The UK has officially slumped into recession for the first time in 11 years due to the impact of the COVID-19 pandemic.
The country’s Office for National Statistics revealed that the UK gross domestic product (GDP) is estimated to have fallen by a record 20.4% in 2nd Quarter of 2020, marking the second consecutive quarterly decline after GDP fell by 2.2% in the previous quarter 2020.
This launched the UK into its first technical recession, defined as two straight quarters of economic decline since 2009.

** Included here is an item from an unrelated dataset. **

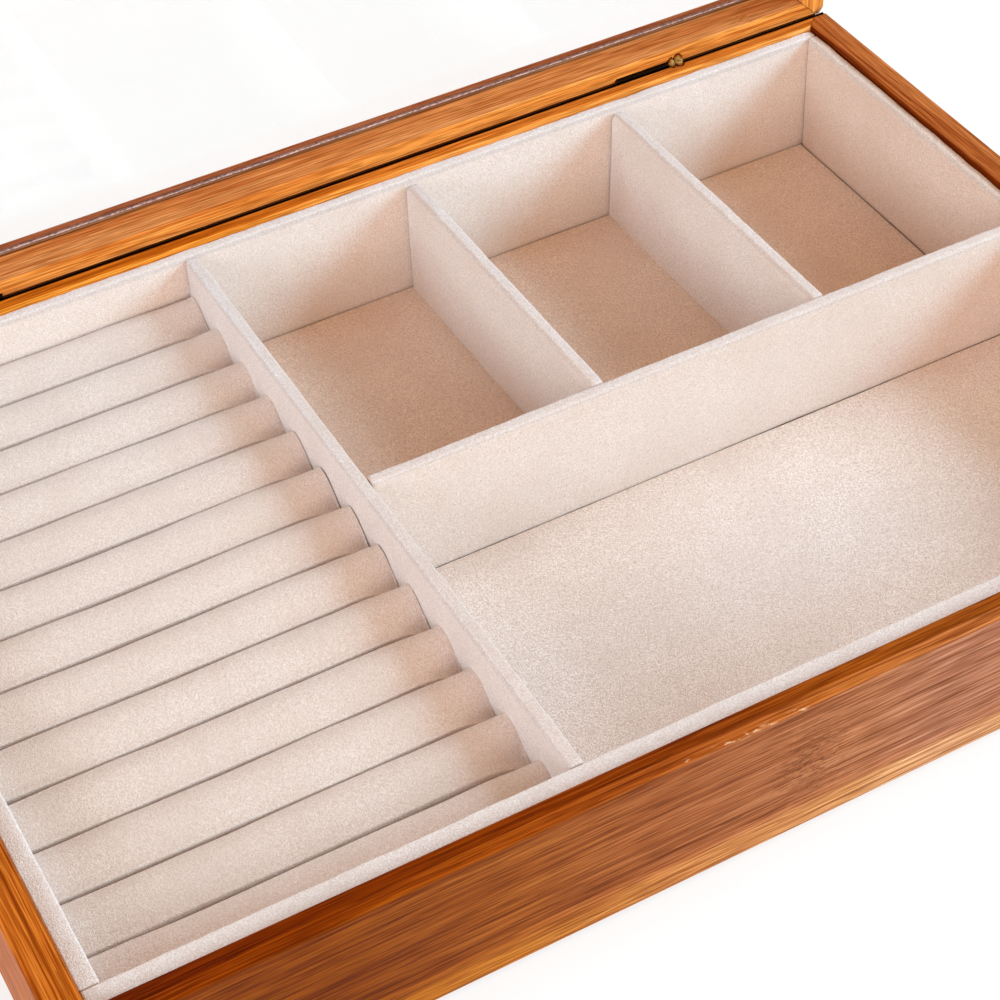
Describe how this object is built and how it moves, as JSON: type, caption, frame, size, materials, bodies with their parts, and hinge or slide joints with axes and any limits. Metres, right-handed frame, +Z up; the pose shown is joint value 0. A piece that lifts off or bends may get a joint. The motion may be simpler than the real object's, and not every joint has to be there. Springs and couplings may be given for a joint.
{
  "type": "flip-top jewelry box",
  "caption": "Flip-top jewelry box: mitred bamboo case and framed clear lid on slim brass hinges, with suede ring rolls, open bays and a long tray inside.",
  "frame": {"origin": "middle of the case's underside, on the surface that the box stands on", "axes": "+X along the length towards the open bays, +Y towards the hinged back, +Z up"},
  "size_m": [0.3048, 0.2218, 0.2462],
  "materials": {
    "case_bamboo": "caramel bamboo strips under a satin lacquer",
    "lid_bamboo": "lighter caramel bamboo under a satin lacquer",
    "bottom_board": "plain thin board",
    "suede_lining": "cream suede cloth with a fine nap",
    "brass": "aged and lightly polished",
    "clear_pane": "clear and polished"
  },
  "bodies": {
    "case": {"front_wall": "case_bamboo", "back_wall": "case_bamboo", "left_wall": "case_bamboo", "right_wall": "case_bamboo", "bottom_board": "bottom_board", "lining_back_panel": "suede_lining", "lining_front_panel": "suede_lining", "lining_left_panel": "suede_lining", "lining_right_panel": "suede_lining", "ring_divider": "suede_lining", "long_divider": "suede_lining", "left_bay_divider": "suede_lining", "middle_bay_divider": "suede_lining", "left_bay_floor_pad": "suede_lining", "middle_bay_floor_pad": "suede_lining", "right_bay_floor_pad": "suede_lining", "large_bay_floor_pad": "suede_lining", "ring_roll_base": "suede_lining", "ring_roll_01": "suede_lining", "ring_roll_02": "suede_lining", "ring_roll_03": "suede_lining", "ring_roll_04": "suede_lining", "ring_roll_05": "suede_lining", "ring_roll_06": "suede_lining", "ring_roll_07": "suede_lining", "ring_roll_08": "suede_lining", "ring_roll_09": "suede_lining", "ring_roll_10": "suede_lining", "ring_roll_11": "suede_lining", "ring_roll_12": "suede_lining", "ring_roll_13": "suede_lining", "left_hinge_case_leaf": "brass", "right_hinge_case_leaf": "brass", "left_hinge_pin": "brass", "right_hinge_pin": "brass"},
    "lid": {"lid_front_rail": "lid_bamboo", "lid_back_rail": "lid_bamboo", "lid_left_rail": "lid_bamboo", "lid_right_rail": "lid_bamboo", "glass_pane": "clear_pane", "left_hinge_lid_leaf": "brass", "right_hinge_lid_leaf": "brass"}
  },
  "joints": [
    {"name": "lid_hinge", "type": "hinge", "parent": "case", "child": "lid", "pos_m": [0, 0.10175, 0.03955], "axis": [1, 0, 0], "range_deg": [0, 90]}
  ]
}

The deputy national statistician for economic statistics Jonathan Athow, said the economy bounced back in June after the monthly gross domestic product (GDP) expanded by 8.7% following growth of 2.4% in May 2020, but it wasn’t enough to recover the lost output earlier in the year.
“The economy began to bounce back in June with shops reopening, factories beginning to ramp up production and house building continuing to recover.
“Despite this, gross domestic product (GDP) in June still remains a sixth below its level in February, before the virus struck,” the report said.
The ONS said the collapse in output was driven by the closure of shops, hotels, restaurants, schools, and car repair shops.
The services sector, which powers four-fifths of the economy, suffered the biggest quarterly decline on record, the report said.
The construction sector was particularly badly hit, after building sites were shut down during the height of the lockdown.